This is part of #KaraniwangLGBT, which Outrage Magazine officially launched on July 26, 2015 to offer vignettes of LGBT people/living, particularly in the Philippines, to give so-called “everyday people” – in this case, the common LGBT people – that chance to share their stories.
As Outrage Magazine editor Michael David C. Tan says: “All our stories are valid – not just the stories of the ‘big shots’. And it’s high time we start telling all our stories.”
Growing up, trans woman Ali Macalintal never wanted to do what boys her age did. “Nasa puso ko na talaga na ako ay isang nagbababae (In my heart, I always identified with being a girl),” she said. And then she started having boy crushes, and it made her further realize that, yes, she is part of the LGBTQIA community.
The big “challenge” for Ali even then was her belonging to the Maguindanao ethnic group of people in southern Philippines, which is part of the wider Moro ethnic group. And being LGBTQIA is – generally speaking – still condemned in Islam (a “great sin”).
The now 32-year-old Ali remembered one time, during Ramadan (a holy month of fasting, introspection and prayer for Muslims), when she was asked by her father what she wanted to be. “I sort of knew what he was asking; but I wasn’t ready to give him an answer,” she recalled.
Knowing she couldn’t lie, she said: “I want to be a lawyer.”
But her father was adamant, asking her directly if “gusto mo magka-GF o BF (if I wanted to have a girlfriend or a boyfriend)?”
With tears in her eyes, Ali told her father that she wanted to have a BF.

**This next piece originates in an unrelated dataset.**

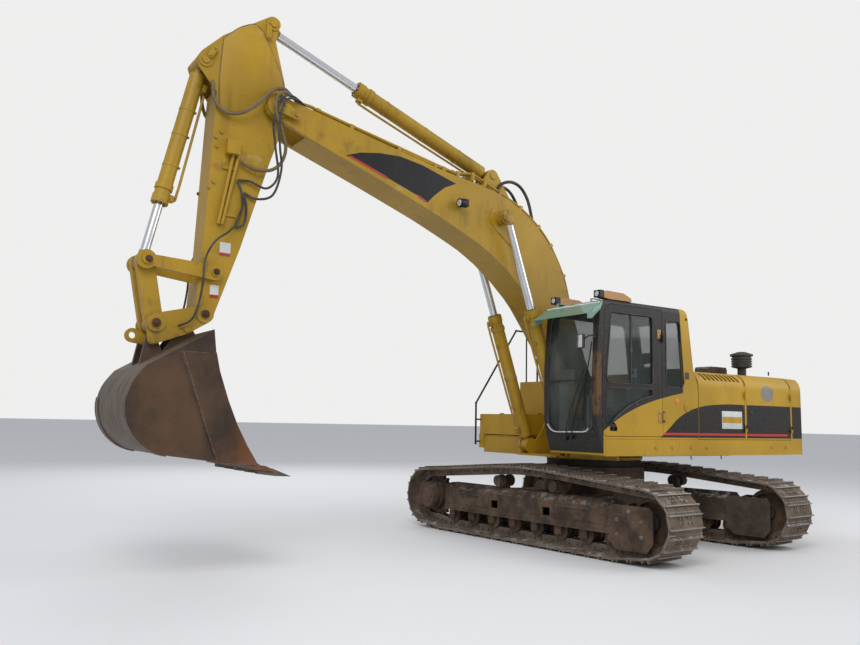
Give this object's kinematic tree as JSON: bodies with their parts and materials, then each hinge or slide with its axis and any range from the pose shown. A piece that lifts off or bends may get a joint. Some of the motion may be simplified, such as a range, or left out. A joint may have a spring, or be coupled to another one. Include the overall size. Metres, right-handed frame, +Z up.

Her father embraced her, to her surprise, and he told her: “Alam mo na kung and ang gusto mo at sino ka. Dahil kung hindi mo matanggap kung sino ka, mahihirapan ka (Now you know who and what you are. Because if you can’t accept yourself, you will have a hard time).”
But not everyone is as lucky as Ali, and she recognizes this.
In fact, she knows the “double discrimination” encountered by Muslims who are also LGBTQIA – i.e. you get discriminated for being a Muslim, and then you get discriminated as LGBTQIA. This does not include (even) further discrimination from within the minority communities one belongs to – e.g. Muslims can discriminate LGBTQIA people; just as LGBTQIA people can also discriminate Muslims.
This recognition of the harshness of life for people like her pushed Ali to become a human rights defender, working for a non-government organization in General Santos City, south of the Philippines.
Ali believes in a holistic approach to the struggle for human rights.
“Mahirap sa LGBTQIA community na kumilos na sila lang (It’s hard for the LGBTQIA community to fight on its own),” she said. “Naniniwala aka sa sama-sama nating pagkilos (I believe in unified struggle).”
This is because, she said, the struggle for social justice of the LGBTQIA community is no different from the struggle of other minority sectors – e.g. Indigenous Peoples, women, youth, persons with disability, seniors, Muslims, et cetera.
“We will succeed only if the effort is multi-sectoral,” she said.
Particularly addressing other transgender Muslims (and Lumads/Indigenous People), Ali said that – to begin – one needs to find oneself and then find pride in that. “Remember that whatever we are, whatever our gender identity may be, we need to be open to accept ourselves,” she said.
With self-acceptance, she said, it is easier to push others to accept “our identity also as children of God, of Allah.”